- **Dataset section**
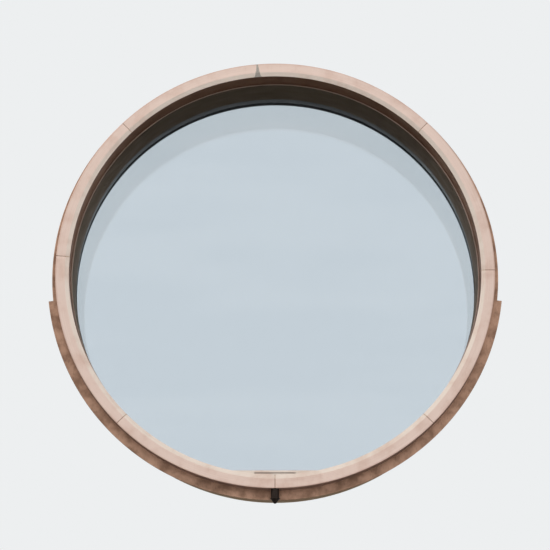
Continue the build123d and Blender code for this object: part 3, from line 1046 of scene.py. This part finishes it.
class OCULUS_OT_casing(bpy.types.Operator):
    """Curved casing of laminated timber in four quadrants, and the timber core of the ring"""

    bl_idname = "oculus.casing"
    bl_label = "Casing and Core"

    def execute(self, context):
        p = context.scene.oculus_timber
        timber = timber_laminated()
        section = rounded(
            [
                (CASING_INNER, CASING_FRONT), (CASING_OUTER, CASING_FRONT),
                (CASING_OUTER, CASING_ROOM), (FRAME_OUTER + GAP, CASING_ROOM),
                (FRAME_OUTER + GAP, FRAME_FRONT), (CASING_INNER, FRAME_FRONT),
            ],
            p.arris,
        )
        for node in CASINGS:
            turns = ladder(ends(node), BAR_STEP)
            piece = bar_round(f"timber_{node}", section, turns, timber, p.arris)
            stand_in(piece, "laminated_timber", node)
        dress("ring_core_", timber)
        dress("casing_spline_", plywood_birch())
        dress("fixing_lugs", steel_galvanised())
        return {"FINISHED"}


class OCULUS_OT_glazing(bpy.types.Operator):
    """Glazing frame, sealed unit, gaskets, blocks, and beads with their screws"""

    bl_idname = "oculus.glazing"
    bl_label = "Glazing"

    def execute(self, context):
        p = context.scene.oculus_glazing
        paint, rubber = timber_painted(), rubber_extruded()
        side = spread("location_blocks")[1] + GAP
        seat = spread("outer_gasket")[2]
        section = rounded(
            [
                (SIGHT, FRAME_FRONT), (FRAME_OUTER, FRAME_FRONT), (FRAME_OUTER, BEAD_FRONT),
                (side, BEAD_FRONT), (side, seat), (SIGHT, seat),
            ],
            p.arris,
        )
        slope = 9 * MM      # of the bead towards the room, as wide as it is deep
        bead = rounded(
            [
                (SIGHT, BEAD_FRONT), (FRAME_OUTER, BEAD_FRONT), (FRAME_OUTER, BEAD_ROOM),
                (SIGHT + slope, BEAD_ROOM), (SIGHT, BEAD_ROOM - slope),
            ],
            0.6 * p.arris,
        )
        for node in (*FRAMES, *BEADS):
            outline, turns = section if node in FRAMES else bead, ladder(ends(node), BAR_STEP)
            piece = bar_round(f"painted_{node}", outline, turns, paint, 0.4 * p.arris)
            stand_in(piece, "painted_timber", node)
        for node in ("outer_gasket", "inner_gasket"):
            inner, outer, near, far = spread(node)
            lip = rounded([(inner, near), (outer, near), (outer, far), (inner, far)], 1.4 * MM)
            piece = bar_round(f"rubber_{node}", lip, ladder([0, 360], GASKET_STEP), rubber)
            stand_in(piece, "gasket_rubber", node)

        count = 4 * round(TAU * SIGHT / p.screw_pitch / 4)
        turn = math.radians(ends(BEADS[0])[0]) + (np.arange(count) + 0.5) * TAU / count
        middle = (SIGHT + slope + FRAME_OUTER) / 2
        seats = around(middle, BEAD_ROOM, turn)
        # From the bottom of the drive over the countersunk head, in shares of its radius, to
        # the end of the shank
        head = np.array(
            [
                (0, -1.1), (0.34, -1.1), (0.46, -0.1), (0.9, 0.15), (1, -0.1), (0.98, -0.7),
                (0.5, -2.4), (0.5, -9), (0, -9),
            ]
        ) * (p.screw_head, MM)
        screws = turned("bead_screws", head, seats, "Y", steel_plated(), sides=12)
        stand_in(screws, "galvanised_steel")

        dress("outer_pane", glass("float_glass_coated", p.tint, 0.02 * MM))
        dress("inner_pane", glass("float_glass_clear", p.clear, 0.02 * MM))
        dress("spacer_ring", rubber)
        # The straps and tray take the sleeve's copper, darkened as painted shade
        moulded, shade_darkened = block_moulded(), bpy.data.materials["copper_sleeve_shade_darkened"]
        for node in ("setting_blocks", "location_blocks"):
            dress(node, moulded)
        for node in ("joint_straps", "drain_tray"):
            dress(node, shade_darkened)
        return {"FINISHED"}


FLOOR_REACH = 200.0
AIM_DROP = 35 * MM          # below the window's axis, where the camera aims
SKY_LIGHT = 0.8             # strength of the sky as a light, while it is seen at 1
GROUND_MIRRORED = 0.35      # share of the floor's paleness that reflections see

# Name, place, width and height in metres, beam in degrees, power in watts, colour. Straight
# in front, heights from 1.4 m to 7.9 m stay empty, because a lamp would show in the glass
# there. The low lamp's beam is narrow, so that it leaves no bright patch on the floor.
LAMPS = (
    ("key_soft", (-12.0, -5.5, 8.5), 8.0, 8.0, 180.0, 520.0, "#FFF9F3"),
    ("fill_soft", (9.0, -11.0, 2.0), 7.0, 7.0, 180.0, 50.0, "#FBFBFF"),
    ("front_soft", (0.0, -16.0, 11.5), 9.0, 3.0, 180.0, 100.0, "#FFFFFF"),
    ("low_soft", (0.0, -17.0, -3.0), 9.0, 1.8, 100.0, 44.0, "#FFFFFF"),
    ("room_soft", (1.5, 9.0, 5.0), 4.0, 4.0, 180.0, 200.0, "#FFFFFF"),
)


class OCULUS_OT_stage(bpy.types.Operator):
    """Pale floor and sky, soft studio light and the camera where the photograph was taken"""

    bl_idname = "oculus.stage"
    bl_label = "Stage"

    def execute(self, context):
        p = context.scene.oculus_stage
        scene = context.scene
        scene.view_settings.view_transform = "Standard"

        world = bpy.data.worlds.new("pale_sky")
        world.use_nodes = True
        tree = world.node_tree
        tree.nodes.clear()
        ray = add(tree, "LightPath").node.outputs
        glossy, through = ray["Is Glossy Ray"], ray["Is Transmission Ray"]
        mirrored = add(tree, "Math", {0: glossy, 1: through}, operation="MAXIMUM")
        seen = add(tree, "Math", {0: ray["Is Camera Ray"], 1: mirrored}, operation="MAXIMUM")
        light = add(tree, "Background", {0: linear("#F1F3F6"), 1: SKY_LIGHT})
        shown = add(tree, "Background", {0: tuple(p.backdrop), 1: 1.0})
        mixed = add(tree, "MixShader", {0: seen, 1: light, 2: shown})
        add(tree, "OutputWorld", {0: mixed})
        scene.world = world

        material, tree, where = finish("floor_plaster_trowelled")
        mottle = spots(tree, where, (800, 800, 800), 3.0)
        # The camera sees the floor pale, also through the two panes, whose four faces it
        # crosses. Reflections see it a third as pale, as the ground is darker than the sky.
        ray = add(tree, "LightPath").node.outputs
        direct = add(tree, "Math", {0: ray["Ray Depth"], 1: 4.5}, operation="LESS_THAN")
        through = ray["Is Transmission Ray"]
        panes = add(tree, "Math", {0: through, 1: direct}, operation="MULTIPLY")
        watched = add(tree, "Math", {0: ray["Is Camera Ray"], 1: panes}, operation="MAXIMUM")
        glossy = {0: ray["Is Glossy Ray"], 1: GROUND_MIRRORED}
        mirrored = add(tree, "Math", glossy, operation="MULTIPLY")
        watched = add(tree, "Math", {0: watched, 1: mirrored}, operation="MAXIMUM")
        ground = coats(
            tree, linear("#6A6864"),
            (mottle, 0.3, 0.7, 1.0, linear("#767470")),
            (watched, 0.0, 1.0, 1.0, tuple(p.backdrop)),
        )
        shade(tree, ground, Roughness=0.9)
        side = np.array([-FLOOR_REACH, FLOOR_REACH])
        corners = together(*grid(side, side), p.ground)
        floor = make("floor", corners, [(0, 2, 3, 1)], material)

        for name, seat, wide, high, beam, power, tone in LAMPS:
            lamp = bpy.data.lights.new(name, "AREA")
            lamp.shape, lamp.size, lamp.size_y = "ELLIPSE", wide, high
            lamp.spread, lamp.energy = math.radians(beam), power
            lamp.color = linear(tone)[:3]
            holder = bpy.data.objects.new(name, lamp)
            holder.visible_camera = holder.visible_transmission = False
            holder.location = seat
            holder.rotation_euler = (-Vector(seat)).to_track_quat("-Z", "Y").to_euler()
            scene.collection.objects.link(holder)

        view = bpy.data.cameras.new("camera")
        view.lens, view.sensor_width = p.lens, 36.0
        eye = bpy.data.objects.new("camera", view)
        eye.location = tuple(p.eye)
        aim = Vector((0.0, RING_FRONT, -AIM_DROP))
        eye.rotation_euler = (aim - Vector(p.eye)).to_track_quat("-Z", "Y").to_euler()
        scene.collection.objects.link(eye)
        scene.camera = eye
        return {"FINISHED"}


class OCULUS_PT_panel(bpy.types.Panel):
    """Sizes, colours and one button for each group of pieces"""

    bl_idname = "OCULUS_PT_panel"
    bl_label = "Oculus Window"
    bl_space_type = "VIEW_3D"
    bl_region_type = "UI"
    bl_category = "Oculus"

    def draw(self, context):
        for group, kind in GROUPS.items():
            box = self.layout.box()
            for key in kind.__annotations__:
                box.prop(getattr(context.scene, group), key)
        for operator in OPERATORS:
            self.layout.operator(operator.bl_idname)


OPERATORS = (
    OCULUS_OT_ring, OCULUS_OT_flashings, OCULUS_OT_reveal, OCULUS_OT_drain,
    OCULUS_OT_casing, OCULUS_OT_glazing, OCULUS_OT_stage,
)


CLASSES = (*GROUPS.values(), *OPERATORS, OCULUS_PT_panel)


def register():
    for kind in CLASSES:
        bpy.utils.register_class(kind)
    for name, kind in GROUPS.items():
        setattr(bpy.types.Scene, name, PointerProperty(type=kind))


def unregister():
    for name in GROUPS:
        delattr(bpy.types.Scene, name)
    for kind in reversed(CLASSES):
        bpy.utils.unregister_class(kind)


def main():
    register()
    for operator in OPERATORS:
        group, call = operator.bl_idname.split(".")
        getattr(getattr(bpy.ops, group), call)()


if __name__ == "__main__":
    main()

- **Given exercise**
Return nothing but the lines from the first line of the listing through the line with "gaskets, blocks, and", please, keeping every one of them unchanged.

- **Result of the task**
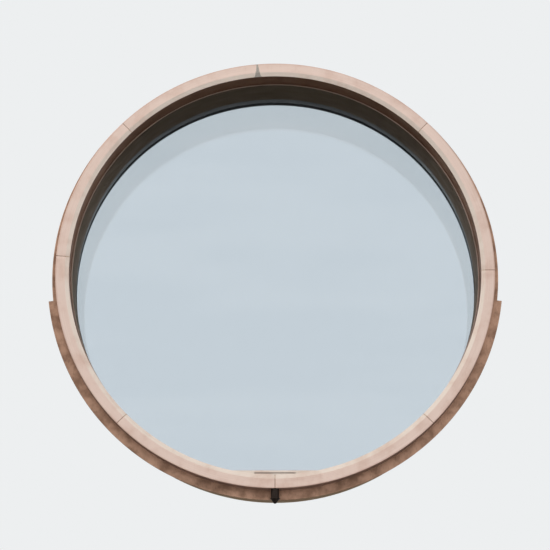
Continue the build123d and Blender code for this object: part 3, from line 1046 of scene.py. This part finishes it.
class OCULUS_OT_casing(bpy.types.Operator):
    """Curved casing of laminated timber in four quadrants, and the timber core of the ring"""

    bl_idname = "oculus.casing"
    bl_label = "Casing and Core"

    def execute(self, context):
        p = context.scene.oculus_timber
        timber = timber_laminated()
        section = rounded(
            [
                (CASING_INNER, CASING_FRONT), (CASING_OUTER, CASING_FRONT),
                (CASING_OUTER, CASING_ROOM), (FRAME_OUTER + GAP, CASING_ROOM),
                (FRAME_OUTER + GAP, FRAME_FRONT), (CASING_INNER, FRAME_FRONT),
            ],
            p.arris,
        )
        for node in CASINGS:
            turns = ladder(ends(node), BAR_STEP)
            piece = bar_round(f"timber_{node}", section, turns, timber, p.arris)
            stand_in(piece, "laminated_timber", node)
        dress("ring_core_", timber)
        dress("casing_spline_", plywood_birch())
        dress("fixing_lugs", steel_galvanised())
        return {"FINISHED"}


class OCULUS_OT_glazing(bpy.types.Operator):
    """Glazing frame, sealed unit, gaskets, blocks, and beads with their screws"""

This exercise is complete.